Stated goal -
Nothing but the lines from the line that contains "Write part 2" through the line that contains "return np.sign(number) *" should appear in the output, each reproduced exactly.

Listed entries -
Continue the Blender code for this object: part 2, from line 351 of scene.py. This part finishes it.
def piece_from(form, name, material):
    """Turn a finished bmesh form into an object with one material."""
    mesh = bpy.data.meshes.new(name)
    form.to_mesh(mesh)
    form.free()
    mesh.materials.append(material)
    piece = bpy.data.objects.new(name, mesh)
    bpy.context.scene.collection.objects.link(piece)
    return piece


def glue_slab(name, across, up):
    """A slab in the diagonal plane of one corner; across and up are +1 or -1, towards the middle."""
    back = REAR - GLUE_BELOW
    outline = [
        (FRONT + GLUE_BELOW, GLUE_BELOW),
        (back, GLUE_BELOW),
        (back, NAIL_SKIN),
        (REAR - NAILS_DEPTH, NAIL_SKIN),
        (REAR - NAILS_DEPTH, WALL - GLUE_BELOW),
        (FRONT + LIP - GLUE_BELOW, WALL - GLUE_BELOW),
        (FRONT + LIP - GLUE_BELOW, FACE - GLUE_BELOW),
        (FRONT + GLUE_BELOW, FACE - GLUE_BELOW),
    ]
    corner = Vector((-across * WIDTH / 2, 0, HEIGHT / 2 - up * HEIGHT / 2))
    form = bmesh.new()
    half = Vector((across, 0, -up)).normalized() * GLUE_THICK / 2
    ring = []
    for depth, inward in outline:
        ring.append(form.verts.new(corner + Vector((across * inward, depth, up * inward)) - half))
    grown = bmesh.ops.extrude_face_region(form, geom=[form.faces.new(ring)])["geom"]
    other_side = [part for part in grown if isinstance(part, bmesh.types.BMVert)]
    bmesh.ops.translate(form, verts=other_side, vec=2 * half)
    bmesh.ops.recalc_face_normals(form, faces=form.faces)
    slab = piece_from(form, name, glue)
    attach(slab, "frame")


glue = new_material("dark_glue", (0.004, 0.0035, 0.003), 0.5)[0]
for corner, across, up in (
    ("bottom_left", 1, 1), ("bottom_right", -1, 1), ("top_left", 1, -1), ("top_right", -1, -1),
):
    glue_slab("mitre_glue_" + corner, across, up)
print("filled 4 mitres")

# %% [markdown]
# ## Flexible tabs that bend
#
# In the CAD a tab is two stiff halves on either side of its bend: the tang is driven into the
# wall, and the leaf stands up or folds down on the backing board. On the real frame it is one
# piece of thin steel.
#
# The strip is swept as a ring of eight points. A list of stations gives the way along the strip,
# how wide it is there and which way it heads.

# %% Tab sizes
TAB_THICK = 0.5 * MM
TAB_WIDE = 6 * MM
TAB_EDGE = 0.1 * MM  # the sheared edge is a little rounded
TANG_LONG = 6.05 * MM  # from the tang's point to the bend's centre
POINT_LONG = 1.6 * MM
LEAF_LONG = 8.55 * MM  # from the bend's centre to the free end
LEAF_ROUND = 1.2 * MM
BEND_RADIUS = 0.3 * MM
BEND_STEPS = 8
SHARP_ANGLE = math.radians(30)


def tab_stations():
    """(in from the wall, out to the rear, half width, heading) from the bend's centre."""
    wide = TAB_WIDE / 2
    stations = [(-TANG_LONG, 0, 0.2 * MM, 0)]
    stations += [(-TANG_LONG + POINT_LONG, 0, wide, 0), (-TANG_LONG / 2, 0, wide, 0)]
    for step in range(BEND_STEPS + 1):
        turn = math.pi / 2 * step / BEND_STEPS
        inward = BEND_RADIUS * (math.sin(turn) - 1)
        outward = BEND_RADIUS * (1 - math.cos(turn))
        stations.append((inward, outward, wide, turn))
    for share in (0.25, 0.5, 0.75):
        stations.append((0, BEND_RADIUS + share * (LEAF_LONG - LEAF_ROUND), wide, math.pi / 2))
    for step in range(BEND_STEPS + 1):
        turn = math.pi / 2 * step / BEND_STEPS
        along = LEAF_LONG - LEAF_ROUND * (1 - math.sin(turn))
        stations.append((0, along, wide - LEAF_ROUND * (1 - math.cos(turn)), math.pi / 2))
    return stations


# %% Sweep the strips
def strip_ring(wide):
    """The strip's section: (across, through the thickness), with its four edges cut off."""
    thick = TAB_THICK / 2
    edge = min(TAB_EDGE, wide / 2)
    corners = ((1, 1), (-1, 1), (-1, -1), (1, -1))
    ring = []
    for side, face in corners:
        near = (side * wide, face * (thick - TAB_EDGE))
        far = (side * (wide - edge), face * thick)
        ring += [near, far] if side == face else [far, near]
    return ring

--

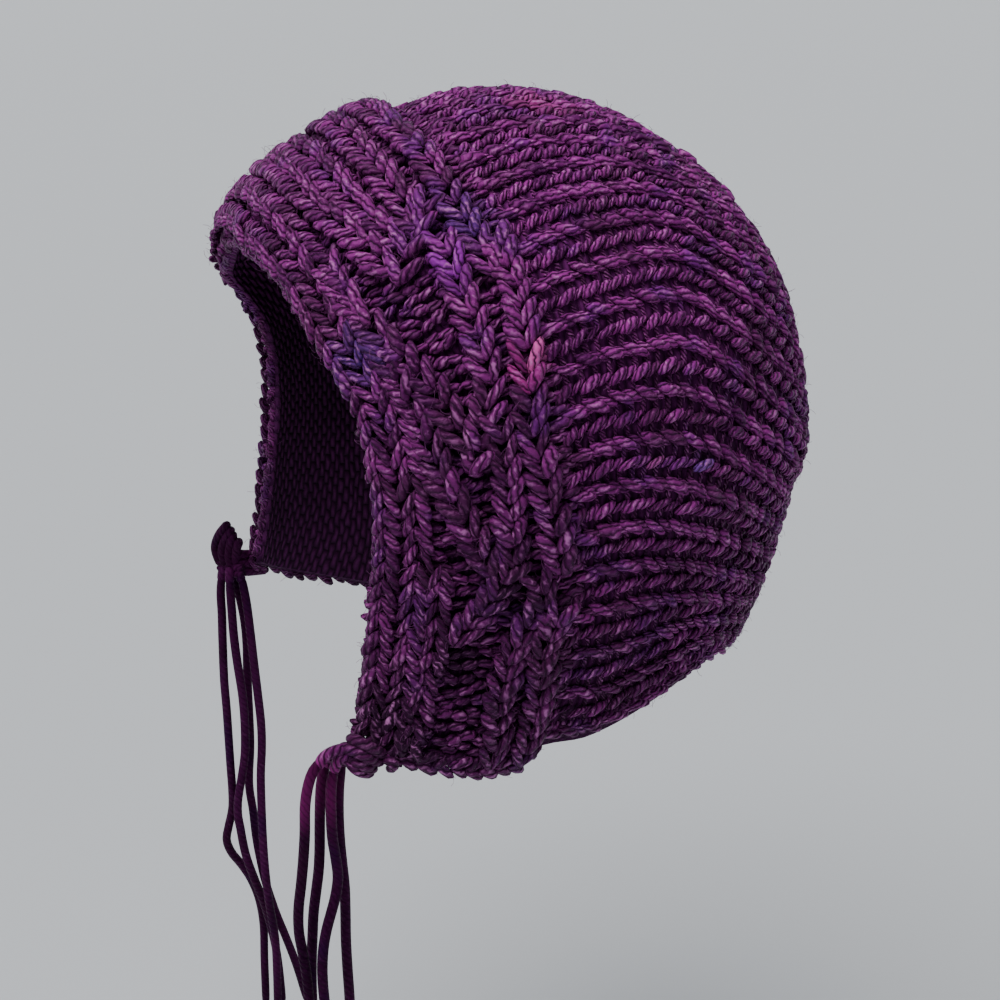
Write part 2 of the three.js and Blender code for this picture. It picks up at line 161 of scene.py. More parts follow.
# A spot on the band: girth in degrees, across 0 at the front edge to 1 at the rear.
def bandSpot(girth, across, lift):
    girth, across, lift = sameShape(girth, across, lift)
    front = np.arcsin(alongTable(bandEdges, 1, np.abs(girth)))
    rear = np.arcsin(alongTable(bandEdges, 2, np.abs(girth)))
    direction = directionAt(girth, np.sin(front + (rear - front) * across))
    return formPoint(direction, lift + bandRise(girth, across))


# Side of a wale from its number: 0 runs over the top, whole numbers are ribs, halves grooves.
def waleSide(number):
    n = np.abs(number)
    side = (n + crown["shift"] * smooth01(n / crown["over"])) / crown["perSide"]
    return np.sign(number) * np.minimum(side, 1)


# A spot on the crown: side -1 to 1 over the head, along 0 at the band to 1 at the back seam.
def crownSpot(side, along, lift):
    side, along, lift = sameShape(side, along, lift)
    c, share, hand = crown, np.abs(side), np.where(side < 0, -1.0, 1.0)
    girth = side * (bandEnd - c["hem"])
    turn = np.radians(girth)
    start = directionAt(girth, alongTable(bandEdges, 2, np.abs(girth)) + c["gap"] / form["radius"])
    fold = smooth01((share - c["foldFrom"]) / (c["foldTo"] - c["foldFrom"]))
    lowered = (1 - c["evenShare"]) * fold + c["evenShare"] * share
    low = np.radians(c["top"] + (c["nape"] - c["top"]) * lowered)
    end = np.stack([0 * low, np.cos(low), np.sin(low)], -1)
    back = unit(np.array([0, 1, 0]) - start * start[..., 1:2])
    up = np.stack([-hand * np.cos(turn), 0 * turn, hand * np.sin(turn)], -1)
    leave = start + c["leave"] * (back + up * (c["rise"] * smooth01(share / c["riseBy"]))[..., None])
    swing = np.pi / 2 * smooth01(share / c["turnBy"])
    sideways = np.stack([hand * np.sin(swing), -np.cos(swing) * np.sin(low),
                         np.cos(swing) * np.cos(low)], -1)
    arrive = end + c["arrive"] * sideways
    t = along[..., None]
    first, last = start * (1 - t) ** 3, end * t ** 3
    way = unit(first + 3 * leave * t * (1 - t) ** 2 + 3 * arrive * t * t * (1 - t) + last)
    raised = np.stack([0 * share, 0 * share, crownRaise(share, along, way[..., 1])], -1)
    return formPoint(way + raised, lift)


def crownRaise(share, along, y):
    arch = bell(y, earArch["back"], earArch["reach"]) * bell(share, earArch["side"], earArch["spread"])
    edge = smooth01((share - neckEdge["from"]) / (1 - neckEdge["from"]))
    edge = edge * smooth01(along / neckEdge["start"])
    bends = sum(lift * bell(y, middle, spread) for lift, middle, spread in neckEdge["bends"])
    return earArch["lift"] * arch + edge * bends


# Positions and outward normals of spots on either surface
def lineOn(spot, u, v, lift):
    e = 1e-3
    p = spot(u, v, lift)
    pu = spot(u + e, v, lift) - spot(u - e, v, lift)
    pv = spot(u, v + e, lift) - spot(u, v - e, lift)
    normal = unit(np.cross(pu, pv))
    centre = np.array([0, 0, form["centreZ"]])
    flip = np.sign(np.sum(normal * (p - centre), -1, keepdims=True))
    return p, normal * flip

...

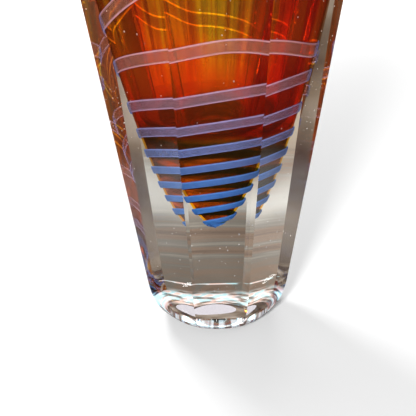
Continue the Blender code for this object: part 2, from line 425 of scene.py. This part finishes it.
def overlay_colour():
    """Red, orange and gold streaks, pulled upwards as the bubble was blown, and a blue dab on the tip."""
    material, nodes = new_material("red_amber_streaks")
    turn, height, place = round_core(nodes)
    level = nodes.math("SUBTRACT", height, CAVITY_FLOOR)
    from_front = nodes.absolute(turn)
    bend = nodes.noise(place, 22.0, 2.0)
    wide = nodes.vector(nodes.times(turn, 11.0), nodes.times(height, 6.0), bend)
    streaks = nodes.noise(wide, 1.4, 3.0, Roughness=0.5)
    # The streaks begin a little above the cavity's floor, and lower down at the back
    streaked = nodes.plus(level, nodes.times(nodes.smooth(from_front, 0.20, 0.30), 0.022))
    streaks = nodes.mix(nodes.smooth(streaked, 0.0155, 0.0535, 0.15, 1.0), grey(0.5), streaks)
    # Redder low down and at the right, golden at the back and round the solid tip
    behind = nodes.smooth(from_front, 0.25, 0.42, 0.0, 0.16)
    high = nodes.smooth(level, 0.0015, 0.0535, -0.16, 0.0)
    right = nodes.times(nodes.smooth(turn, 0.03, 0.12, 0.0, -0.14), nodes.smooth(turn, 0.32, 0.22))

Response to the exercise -
Write part 2 of the three.js and Blender code for this picture. It picks up at line 161 of scene.py. More parts follow.
# A spot on the band: girth in degrees, across 0 at the front edge to 1 at the rear.
def bandSpot(girth, across, lift):
    girth, across, lift = sameShape(girth, across, lift)
    front = np.arcsin(alongTable(bandEdges, 1, np.abs(girth)))
    rear = np.arcsin(alongTable(bandEdges, 2, np.abs(girth)))
    direction = directionAt(girth, np.sin(front + (rear - front) * across))
    return formPoint(direction, lift + bandRise(girth, across))


# Side of a wale from its number: 0 runs over the top, whole numbers are ribs, halves grooves.
def waleSide(number):
    n = np.abs(number)
    side = (n + crown["shift"] * smooth01(n / crown["over"])) / crown["perSide"]
    return np.sign(number) * np.minimum(side, 1)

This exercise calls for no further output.